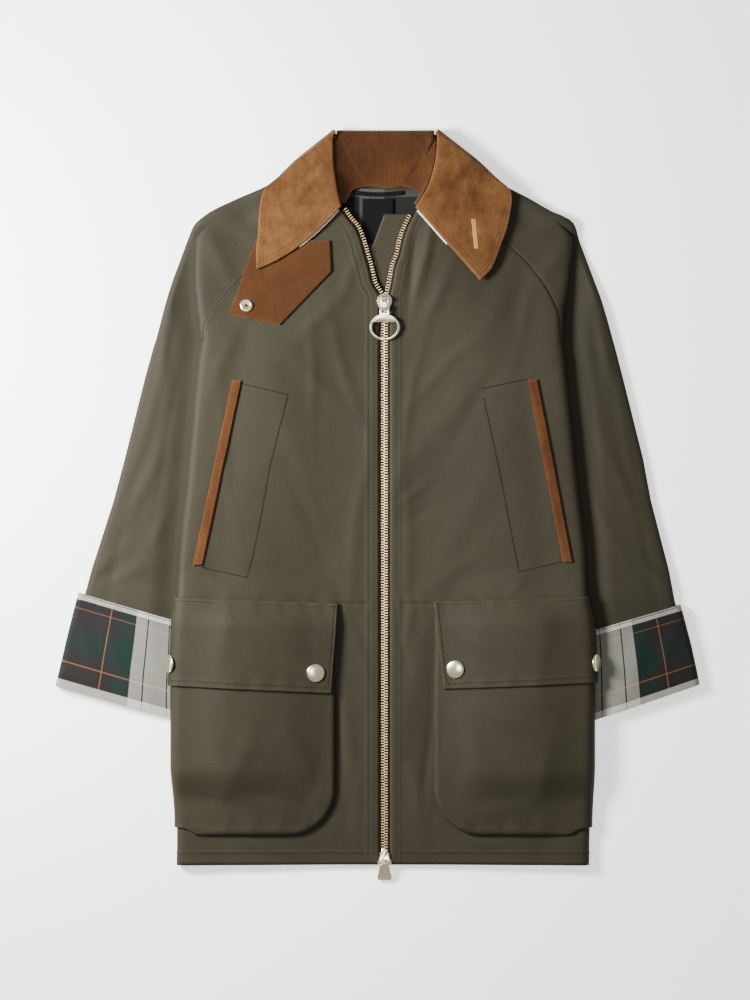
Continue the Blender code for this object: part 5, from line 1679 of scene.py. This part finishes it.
def turned_piece(name, profile, place, normal, finish):
    """A closed profile of radius and height swept round an axis and stood on the cloth."""
    profile = np.array(profile, float)
    angles = np.linspace(0, 2 * math.pi, TURN_STEPS, endpoint=False)
    rings = np.stack([
        profile[:, None, 0] * np.cos(angles), profile[:, None, 0] * np.sin(angles),
        profile[:, None, 1] + 0 * angles,
    ], axis=-1)
    z_axis = np.array(normal) / np.linalg.norm(normal)
    x_axis = np.cross((0.0, 1.0, 0.0), z_axis)
    x_axis /= np.linalg.norm(x_axis)
    y_axis = np.cross(z_axis, x_axis)
    points = rings @ np.array([x_axis, y_axis, z_axis]) + np.array(place)
    index = np.arange(len(profile) * TURN_STEPS).reshape(len(profile), TURN_STEPS)
    faces = []
    for r in range(len(profile)):
        below = index[(r + 1) % len(profile)]
        faces += np.stack(
            [index[r], np.roll(index[r], -1), np.roll(below, -1), below], axis=-1
        ).tolist()
    mesh = bpy.data.meshes.new(name)
    mesh.from_pydata(metres(points.reshape(-1, 3)).tolist(), [], faces)
    mend(mesh, merge=True, normals=True)
    mesh.materials.append(finish)
    mesh.shade_smooth()
    mesh.set_sharp_from_angle(angle=CAP_SHARP)
    obj = added(name, mesh)
    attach(obj, BODY)
    return obj


def on_cloth(side, s, y, layer, gap):
    """Place and normal of a point on a layer of cloth."""
    step = 3.0
    at = side.lifted(s, y, layer(s, y))
    along = side.lifted(s + step, y, layer(s + step, y)) - side.lifted(
        s - step, y, layer(s - step, y)
    )
    up = side.lifted(s, y + step, layer(s, y + step)) - side.lifted(s, y - step, layer(s, y - step))
    normal = np.cross(along, up) * side.sign
    normal /= np.linalg.norm(normal)
    return at + normal * (WALL / 2 + gap), normal


CAP_RADIUS, CAP_HEIGHT = 8.5, 2.8
CAP_SIDE = 0.9  # height at which the dome meets its straight side
ARC = [
    (CAP_RADIUS * math.sin(a), CAP_SIDE + (CAP_HEIGHT - CAP_SIDE) * math.cos(a))
    for a in np.linspace(0, math.pi / 2, 12)
]
CAP = [
    (0.0, CAP_HEIGHT), *ARC[1:], (CAP_RADIUS, 0.5), (CAP_RADIUS * 0.98, 0.1),
    (CAP_RADIUS * 0.94, 0.0), (0.0, 0.0)
]
SNAP_AT = {"left": (66.0, 183.5), "right": (68.0, 187.0)}
SIDE_SNAP_Y = {"left": 192.0, "right": 193.0}
SIDE_SNAP_TURN, SNAP_GAP = 7.2, 0.35

for half in SIDES:
    layer = lambda a, b, side=half: flap_out(side, a, b)
    place, normal = on_cloth(half, *SNAP_AT[half.name], layer, SNAP_GAP)
    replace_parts(turned_piece("cap_" + half.name, CAP, place, normal, BRASS), "snap_" + half.name)
    at_y = SIDE_SNAP_Y[half.name]
    place, normal = on_cloth(
        half, float(half.fold(at_y)) - SIDE_BEND + SIDE_SNAP_TURN, at_y, layer, SNAP_GAP
    )
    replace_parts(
        turned_piece(f"cap_{half.name}_side", CAP, place, normal, BRASS), f"snap_{half.name}_side"
    )
RIM = [
    (1.6, 0.5), (3.0, 0.55), (3.3, 1.5), (3.8, 1.9), (4.8, 1.9), (5.7, 1.5), (6.2, 0.8), (6.2, 0.2),
    (5.9, 0.0), (1.6, 0.0)
]
place, normal = on_cloth(LEFT, 130.6, 530.0, lambda a, b: TAB_LIFT + 0 * a, 0.3)
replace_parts(turned_piece("tab_ring", RIM, place, normal, BRASS), "tab_snap")
print("snap caps made")

# %% [markdown]
# ## Sewing
# Every seam that shows is sewn with a row of stitches a little over three millimetres apart. Each
# stitch is a small bead that dips into the cloth at both ends, and the same tree that set the
# zip's teeth lays the beads along lines drawn on the cloth.

# %% Stitch bead and lines
STITCH = small_mesh(
    "stitch_master",
    [(0, -1.25, -0.16), (0.30, -0.8, 0.02), (0, -0.8, 0.20), (-0.30, -0.8, 0.02),
     (0.34, 0.8, 0.02), (0, 0.8, 0.22), (-0.34, 0.8, 0.02), (0, 1.25, -0.16),
     (0, -0.8, -0.25), (0, 0.8, -0.25)],
    [(0, 2, 1), (0, 3, 2), (1, 2, 5, 4), (2, 3, 6, 5), (7, 4, 5), (7, 5, 6), (0, 1, 8), (0, 8, 3),
     (1, 4, 9, 8), (3, 8, 9, 6), (7, 9, 4), (7, 6, 9)],
)
STITCH_PITCH = 3.1


def drawn(side, ends, out):
    """A line over the cloth through given (s, y) corners, out above the fronts."""
    ends = np.array(ends, float)
    length = np.concatenate([[0], np.cumsum(np.linalg.norm(np.diff(ends, axis=0), axis=1))])
    at = np.linspace(0, length[-1], max(int(length[-1] / 2.5), 3))
    s, y = np.interp(at, length, ends[:, 0]), np.interp(at, length, ends[:, 1])
    height = out(s, y) if callable(out) else out
    return side.lifted(s, y, height + WALL / 2)


def placket_line(side, offset):
    y = np.linspace(16, 600, 260)
    return side.lifted(
        side.edge(y) + offset, y,
        turned_edge(np.full(len(y), offset), PLACKET[side.name]) + WALL / 2
    )


def hem_line(side):
    s = np.linspace(8, side.fold(11.0) - SIDE_BEND + 16, 90)
    y = 0 * s + HEM - 2.0
    return side.lifted(s, y, turned_edge(y, HEM) + WALL / 2)


def waist_line(side):
    """Just above the waist seam, from the zip to the flap."""
    s = np.linspace(PLACKET[side.name] + 6, FLAP[side.name][0] + 1, 20)
    y = WAIST + 2.4 + 0 * s
    return side.lifted(s, y, waist(s, y) + WALL / 2)


def raglan_line(side, inward):
    y = np.linspace(508, 640, 70)
    s = side.raglan(y) - inward
    return side.lifted(np.minimum(s, side.fold(y) - SIDE_BEND + 4), y, WALL / 2 + 0 * y)


def bag_line(side, inset):
    """Round the bag's sewn edge, inset from it, from its top at the zip side to the side fold."""
    r = BAG_CORNER - inset
    turn = np.linspace(math.pi, 1.5 * math.pi, 24)
    corner_s = BAG_EDGE + BAG_CORNER + r * np.cos(turn)
    corner_y = BAG_BOTTOM + BAG_CORNER + r * np.sin(turn)
    wide = float(side.fold(60.0)) - SIDE_BEND
    s = np.concatenate(
        [np.full(40, BAG_EDGE + inset), corner_s, np.linspace(BAG_EDGE + BAG_CORNER, wide, 50)]
    )
    y = np.concatenate(
        [np.linspace(166, BAG_BOTTOM + BAG_CORNER, 40), corner_y, np.full(50, BAG_BOTTOM + inset)]
    )
    y = y + np.where(y < 60, 6 * smooth((s - wide + 20) / 25), 0)
    inside = smooth(bag_depth(s, y) / 14)
    out = PITCH + bag_rise(side, s, y) + inside * creased(BAG_CREASES, side.name, s, y) + WALL / 2
    out = out + puckered(BAG_PUCKERS, s, y - BAG_BOTTOM - 7, 11.0) * smooth(bag_depth(s, y) / 4)
    return side.lifted(s, y, out)


def flap_line(side, up, inset):
    """Along the flap's lower edge and up its inner end, inset from both."""
    top_s, low_s, top_in, _, low_in, low_out = FLAP[side.name]
    end = float(side.fold(175.0)) - SIDE_BEND + 4
    s = np.linspace(low_s + inset, end, 60)
    y = low_in + (low_out - low_in) * (s - low_s) / (end - low_s) + up
    rise = np.linspace(top_in - 3, low_in + up, 30)
    inner = low_s + (top_s - low_s) * (rise - low_in) / (top_in - low_in) + inset
    s, y = np.concatenate([inner, s]), np.concatenate([rise, y])
    return side.lifted(
        s, y, flap_out(side, s, y) + 0.4 + creased(FLAP_CREASES, side.name, s, y) + WALL / 2
    )


# Corners of the hand pockets' stitched rectangles, beside each welt.
POCKET_BOX = {
    "left": (
        ((132.5, 456), (92.6, 446.5)),
        ((92.6, 443.7), (108.8, 380), (116.4, 337), (125.9, 290), (130.6, 273.6)),
        ((172.4, 283), (132.5, 273.6)),
    ),
    "right": (
        ((93.6, 452.2), (134.4, 460.8)),
        ((94.5, 442.5), (103.2, 403.8), (111.0, 366.0), (119.4, 322.0), (127.6, 279.3)),
        ((127.6, 278.6), (169.6, 288.8)),
    ),
}
olive_lines = [placket_line(LEFT, 4.4), placket_line(LEFT, 9.6), placket_line(RIGHT, 7.0)]
for half in SIDES:
    olive_lines += [hem_line(half), raglan_line(half, 3.0), waist_line(half)]
    olive_lines += [bag_line(half, 2.0), flap_line(half, 5.0, 3.5)]
    olive_lines += [drawn(half, ends, 0.0) for ends in POCKET_BOX[half.name]]
    top_in, top_out, top_s = FLAP[half.name][2], FLAP[half.name][3], FLAP[half.name][0]
    edge_line = ((top_s + 3, top_in - 3.5), (float(half.fold(250.0)) - 4, top_out - 3.5))
    olive_lines.append(drawn(half, edge_line, lambda a, b, side=half: flap_out(side, a, b)))
repeated("stitches_olive", olive_lines, STITCH, STITCH_PITCH, THREAD)
# Beside the hand pockets' boxes, stitches set close end to end: a painted shadow line at the seam.
SHADOW_LINE_PITCH = 1.9
seam_shadow_lines = [
    drawn(half, [(s - 0.9, y) for s, y in ends], 0.05)
    for half in SIDES for ends in POCKET_BOX[half.name]
]
repeated("seam_lines_olive", seam_shadow_lines, STITCH, SHADOW_LINE_PITCH, THREAD)


# %% Collar, tab, welt and cuff stitches
def fall_line(rows, inset, side):
    """Round the fall's free edges, inset from them."""
    rays = finer_rows(rows, 60)
    line = []
    share = 1 - inset / 85.0
    for ray in rays[3:]:
        s, y = fall_point(ray, share)
        line.append((side.sign * s, y, float(fall_height(side, s, y)) + WALL / 2))
    roll_s, roll_y, edge_s, edge_y, bow = rays[0]
    front_edge = []
    for at in np.linspace(0.06, share, 40):
        s, y = fall_point(rays[0], at)
        along = np.array([edge_s - roll_s, edge_y - roll_y - bow * 4 * (1 - 2 * at)])
        along /= np.linalg.norm(along)
        s, y = s - along[1] * inset, y + along[0] * inset
        front_edge.append((side.sign * s, y, float(fall_height(side, s, y)) + WALL / 2))
    return [line, front_edge]


brown_lines = []
for inset in (3.6, 7.0):
    brown_lines += fall_line(FALL_LEFT, inset, LEFT) + fall_line(FALL_RIGHT, inset, RIGHT)
stand_back_rows = STAND_GRID[SIDE_STATIONS:SIDE_STATIONS + BACK_STATIONS, 14:16]
brown_lines.append(stand_back_rows.mean(axis=1) + (0, 0, WALL / 2 + 0.1))
TAB_EDGE = ((135.0, 565), (144.0, 524.5), (101.0, 515.5), (53.5, 563.5), (55, 585))
brown_lines.append(
    drawn(LEFT, [(s - 2.2 if s > 120 else s + 0.6, y) for s, y in TAB_EDGE], TAB_LIFT)
)
for half in SIDES:
    s0, y0, s1, y1 = WELT[half.name]
    for over in (-3.2, 3.2):
        brown_lines.append(drawn(half, ((s0 + over, y0 - 2), (s1 + over, y1 + 2)), PITCH + 0.15))
repeated("stitches_brown", brown_lines, STITCH, STITCH_PITCH * 0.85, THREAD_BROWN)


def cuff_line(side, at):
    """Across the shown half of the cuff, at millimetres from its upper edge."""
    share = at / CUFF_LENGTH
    outer_y, outer_s, inner_y, inner_s = leaning(CUFF[side.name], share * CUFF_ROWS)
    s = np.linspace(float(side.fold(220)) + 2, outer_s - ARM_BEND, 50)
    y = inner_y + (outer_y - inner_y) * (s - inner_s) / (outer_s - inner_s)
    shown, top = arm_shown(side, s, y)
    top = top + 2 * PITCH + 0.5 + creased(CUFF_CREASES, side.name, s, y) * shown
    return np.stack([side.sign * s, y, top + WALL / 2], axis=-1)


dark_lines = [cuff_line(half, at) for half in SIDES for at in (2.0, 9.5)]
repeated("stitches_dark", dark_lines, STITCH, STITCH_PITCH * 0.8, THREAD_DARK)

# %% Buttonhole on the right fall
HOLE_S, HOLE_TOP, HOLE_LOW, HOLE_HALF, HOLE_PITCH = 84.0, 611.5, 584.5, 2.4, 0.62


def buttonhole():
    """Close bars of thread on both sides of a slit, worked along the hole."""
    lines = []
    for over in (-HOLE_HALF * 0.42, HOLE_HALF * 0.42):
        y = np.linspace(HOLE_TOP, HOLE_LOW, 60)
        s = HOLE_S + over + (HOLE_TOP - y) * 0.10
        lines.append(np.stack([s, y, fall_height(RIGHT, s, y) + WALL / 2 + 0.1], axis=-1))
    repeated(
        "buttonhole_gold", lines, STITCH, HOLE_PITCH, THREAD_GOLD,
        turn=(0, 0, math.pi / 2)
    )


buttonhole()
bpy.data.objects.remove(STITCH, do_unlink=True)

# %% [markdown]
# ## Floor and finish
# The floor is a wide pale sheet. It needs no curve behind, because the camera looks straight down.


# %% Floor
FLOOR_REACH, FLOOR_DROP = 6.0, 0.0004  # metres: half its size, and how far it lies below the cloth


def floor():
    mesh = bpy.data.meshes.new("studio_floor")
    low, high = -FLOOR_REACH, FLOOR_REACH
    corners = [(low, low, 0), (high, low, 0), (high, high, 0), (low, high, 0)]
    mesh.from_pydata(corners, [], [(0, 1, 2, 3)])
    look = Finish("studio_paper", 0.9, gloss=0.1)
    look.shader.inputs["Base Color"].default_value = (0.92, 0.915, 0.90, 1.0)
    look.shader.inputs["Emission Color"].default_value = (1.0, 0.995, 0.98, 1.0)
    look.shader.inputs["Emission Strength"].default_value = 0.95
    mesh.materials.append(look.material)
    obj = added("studio_floor", mesh)
    obj.location.z = -FLOOR_DROP


floor()
shown = sum(
    len(o.data.polygons) for o in bpy.data.objects if o.type == "MESH" and not o.hide_render
)
print("faces shown", shown)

--- --- ---

* _Given task_
Write out the listing's lines exactly, from its first line through the line that contains "return at +", and stop there.

* _Full answer_
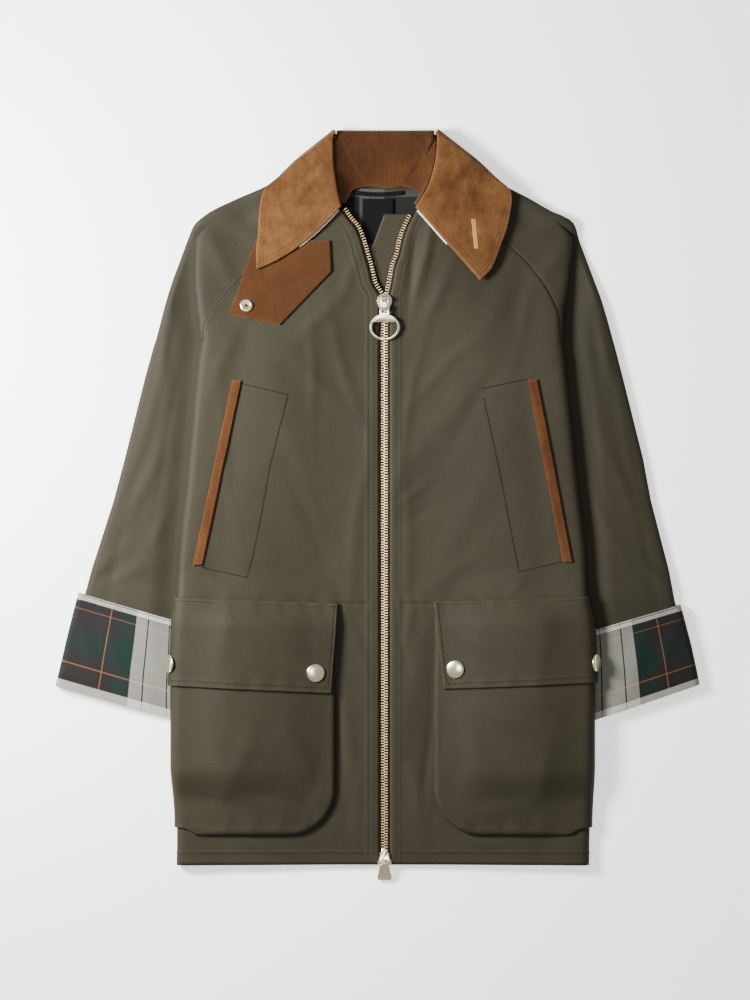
Continue the Blender code for this object: part 5, from line 1679 of scene.py. This part finishes it.
def turned_piece(name, profile, place, normal, finish):
    """A closed profile of radius and height swept round an axis and stood on the cloth."""
    profile = np.array(profile, float)
    angles = np.linspace(0, 2 * math.pi, TURN_STEPS, endpoint=False)
    rings = np.stack([
        profile[:, None, 0] * np.cos(angles), profile[:, None, 0] * np.sin(angles),
        profile[:, None, 1] + 0 * angles,
    ], axis=-1)
    z_axis = np.array(normal) / np.linalg.norm(normal)
    x_axis = np.cross((0.0, 1.0, 0.0), z_axis)
    x_axis /= np.linalg.norm(x_axis)
    y_axis = np.cross(z_axis, x_axis)
    points = rings @ np.array([x_axis, y_axis, z_axis]) + np.array(place)
    index = np.arange(len(profile) * TURN_STEPS).reshape(len(profile), TURN_STEPS)
    faces = []
    for r in range(len(profile)):
        below = index[(r + 1) % len(profile)]
        faces += np.stack(
            [index[r], np.roll(index[r], -1), np.roll(below, -1), below], axis=-1
        ).tolist()
    mesh = bpy.data.meshes.new(name)
    mesh.from_pydata(metres(points.reshape(-1, 3)).tolist(), [], faces)
    mend(mesh, merge=True, normals=True)
    mesh.materials.append(finish)
    mesh.shade_smooth()
    mesh.set_sharp_from_angle(angle=CAP_SHARP)
    obj = added(name, mesh)
    attach(obj, BODY)
    return obj


def on_cloth(side, s, y, layer, gap):
    """Place and normal of a point on a layer of cloth."""
    step = 3.0
    at = side.lifted(s, y, layer(s, y))
    along = side.lifted(s + step, y, layer(s + step, y)) - side.lifted(
        s - step, y, layer(s - step, y)
    )
    up = side.lifted(s, y + step, layer(s, y + step)) - side.lifted(s, y - step, layer(s, y - step))
    normal = np.cross(along, up) * side.sign
    normal /= np.linalg.norm(normal)
    return at + normal * (WALL / 2 + gap), normal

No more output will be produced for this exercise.